Les produits d’habillement visés par la marque sont des produits de consommation courante à destination d’un très large public, notamment composé de mineurs susceptibles de chercher à comprendre le sens de ce signe. Il en va de même concernant les services couverts par la marque, s’agissant notamment de services de formation ou de divertissement. À l’égard de ce large public, le signe apparaît de nature à choquer toute personne ayant des seuils moyens de sensibilité et de tolérance, et son utilisation est susceptible de diffuser un message à caractère pornographique auprès du public et notamment des mineurs, en violation des dispositions pénales précitées.  

En revanche, le motif de nullité de la marque fondé sur son caractère trompeur est rejeté. L’expression « à Paris » ne peut être appréhendée par le public pertinent que comme une référence au lieu de réalisation de ce gang bang et non comme une indication quant à la provenance géographique des produits et services visés, et ce peu important la réputation et la notoriété de cette ville.

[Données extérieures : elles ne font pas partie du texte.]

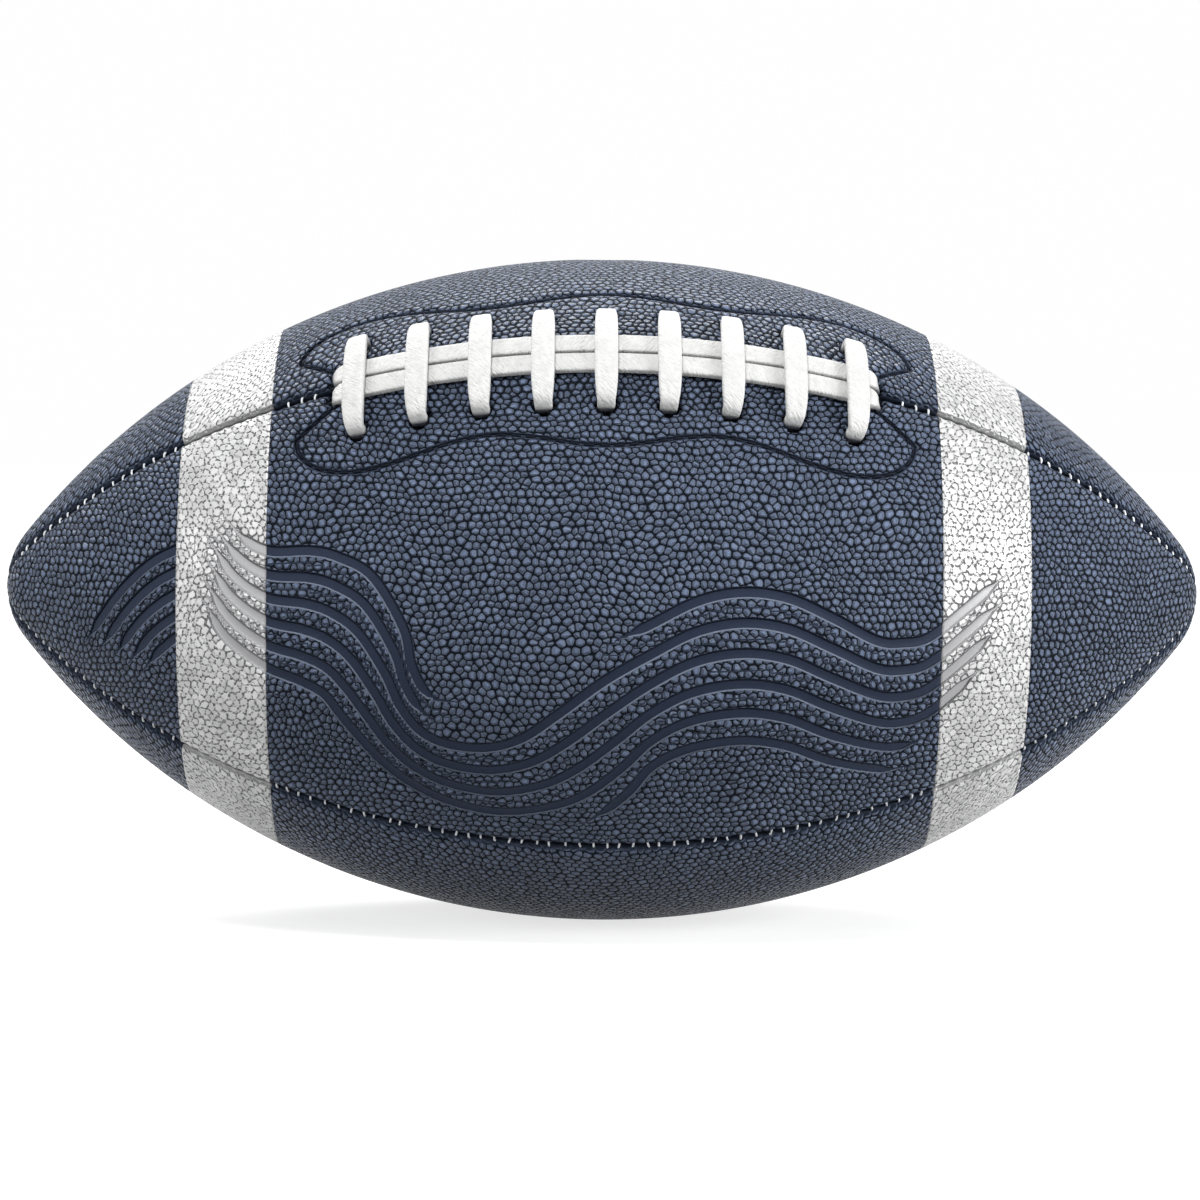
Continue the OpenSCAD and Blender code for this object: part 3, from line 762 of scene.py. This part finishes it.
def lace_route():
    """The lace's stations from one hidden tail to the other, as in the part's source."""
    half = UNDER_STEPS // 2 + 1
    surface_end = DIVE_X - STRAND_TURN
    tail_in = under_run((-DIVE_X, strand_arc), (-DIVE_X - 2 * TAIL_LENGTH, strand_arc),
                        (0, 0, 0))[:half][::-1]
    route = tail_in + dive(-1, strand_arc, 0)[::-1]
    route += strand(-surface_end, surface_end, strand_arc) + dive(1, strand_arc, U_TURN_TWIST)
    route += under_run((DIVE_X, strand_arc), (DIVE_X, -strand_arc), U_TURN_TWISTS)
    route += dive(1, -strand_arc, U_TURN_TWIST)[::-1]
    route += strand(surface_end, -surface_end, -strand_arc)
    route += dive(-1, -strand_arc, U_TURN_TWIST)
    route += under_run((-DIVE_X, -strand_arc), (-bar_reach, -HOLE_OFFSET),
                       (U_TURN_TWIST, U_TURN_TWIST, BAR_TWIST))
    for x in bar_places:
        route += [(x, -HOLE_OFFSET, -HOLE_STRAIGHT / 2, BAR_TWIST, 1)] + crossbar(x)
        route += [(x, HOLE_OFFSET, -HOLE_STRAIGHT / 2, BAR_TWIST, 1)]
        if x != bar_places[-1]:
            route += under_run((x, HOLE_OFFSET), (x + BAR_PITCH, -HOLE_OFFSET), BAR_TWISTS)
    tail_end = (x + LACE_W / 2, -strand_arc / 2)
    return np.array(route + under_run((x, HOLE_OFFSET), tail_end, BAR_TWISTS)[:half])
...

Décision INPI, 10 novembre 2020, NL20-00242
Y c. X

1Pour un panorama des décisions françaises relatives à une marque contraire à l’ordre public, voir la note de M. Bigoy parue sous l’arrêt du tribunal de l’Union européenne concernant la demande d’enregistrement de la marque figurative de l’UE CANNABIS STORE AMSTERDAM (TUE, 7e ch., 12 déc. 2019, Santa C c. EUIPO, T-683/18 ; M20190337 ; PIBD 2020, 1131, III-58 ; D, 8, 5 mars 2020, p. 453, note de J.-P. Clavier ; Propr. industr., mars 2020, p. 50, note d'A. Folliard-Monguiral). Voir également les décisions communautaires suivantes : TUE, 9e ch., 15 mars 2018, La Mafia Franchise SL c. EUIPO et al., T‑1/17 (M20180124 ; PIBD 2018, 1094, III-336 avec une note de S. Lepoutre ; D IP/IT, avr. 2018, p. 209, note de N. Maximin ; Propr. industr., mai 2018, p. 51, note d'A. Folliard-Monguiral ; Propr. intell., 67, avr. 2018, p. 74, note de Y. Basire ; L'Essentiel, mai 2018, p. 5, note de J.-P. Clavier) ; TUE, 4e ch., 11 oct. 2017, Osho Lotus Commune eV c. OHMI et al., T‑670/15 ; TUE, 3e ch., 5 oct. 2011, Paki Logistics GmbH c. OHMI et al., T‑526/09 ; TUE, 4e ch., 20 sept. 2011, Couture Tech Ltd c. OHMI, T‑232/10.

Concernant les rares décisions communautaires et françaises relatives à une marque contraire aux bonnes mœurs, voir la note de S. Lepoutre parue sous l’arrêt de la Cour de justice de l’Union européenne relatif à la demande d’enregistrement de la marque de l’UE Fack Ju Göhte (CJUE, 5e ch., 27 févr . 2020, Constantin Film Produktion GmbH c. EUIPO, C-240/18 P ; M20200054 ; PIBD 2020, 1134, III-2 ; D. IP/IT, mars 2020, p. 143 ; Comm. com. électr., avr. 2020, repère 4, note de C. Caron ; Europe, avr. 2020, note de D. Simon ; Propr. industr., avr. 2020, comm. d’A. Folliard-Monguiral ; Comm. com. électr., juin 2020, comm. de P. Kamina ; RTD com, 2, avr.-juin 2020, p. 330, note de J. Passa ; L'Essentiel, mai 2020, note de S. Chatry).

2Il s’agit de la première décision du directeur général de l’INPI statuant sur une demande en nullité de marque fondée sur un motif absolu de refus depuis l’entrée en vigueur de cette nouvelle procédure résultant de l’Ordonnance n°2019-1169 du 13 novembre 2019. Cette décision n’a pas encore fait l’objet d’un recours, lequel est susceptible d’être porté ultérieurement à notre connaissance. Voir également dans le présent PIBD, l’une des premières décisions du directeur général de l’INPI statuant sur une demande en nullité de marque fondée sur un motif relatif de refus (III-5).